Opinio Juris refers to the mental belief on the part of the state. This mental belief may often be represented through various judicial pronouncements in case of confusion. To avoid a certain customary law, a state must be a Persistent Objector from the very beginning, which means that the state must object to a certain custom, right since its inception. This will lead to the belief that there is no mental belief on the part of the state.

In the Asylum case[7], a man named Victor, who was the leader of a military rebellion in Peru, was granted asylum in Columbia, as per the treaty regarding political crimes. Here, Peru held that Victor was being charged for common crimes and not political crimes. Columbia had agreed with the custom that, which existed amongst Latin American countries (Local/Regional Custom), that the nature of the crime shall be decided by the country giving Asylum. It was held that since Peru has never been a signatory to any of the such treaties, it thus becomes a Persistent Objector state, which does not recognise this particular custom.

Conclusion

From the above observations of various cases around the International customary law, we can deduce that for a custom to be law, whether between two states, local or regional, there must be existence of a state practice and opinio juris. In other words, the custom must not only be uniform, consistent and generally accepted, it must also be the mental belief on the part of a state to follow such customary laws.


References:

[1] L Oppenheim, & H Lauterpacht. (1955). International law: a treatise. Vol 1: peace. Longman.

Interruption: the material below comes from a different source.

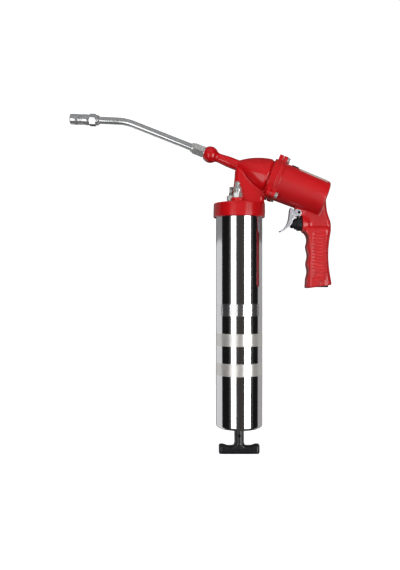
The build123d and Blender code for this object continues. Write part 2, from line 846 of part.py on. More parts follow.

[2] Georg Schwarzenberger. (1957). International law vol 1: international law as applied by international courts and tribunals: 1. Stevens And Sons.

[3] Malcolm Nathan Shaw. (2017). International law (Eight Edition). Cambridge University Press.

[4] AUST, A. (2010). Handbook of International Law (Second Edition). Cambridge University Press. (Original work published 2010)

[5] S.S. Lotus (Fr. v. Turk.), 1927 P.C.I.J. (ser. A) No. 10 (Sept. 7)

[6] Case concerning Right of Passage over Indian Territory (Merits), Judgement of 12 April 1960: I.C.J. Reports 1960, p. 6.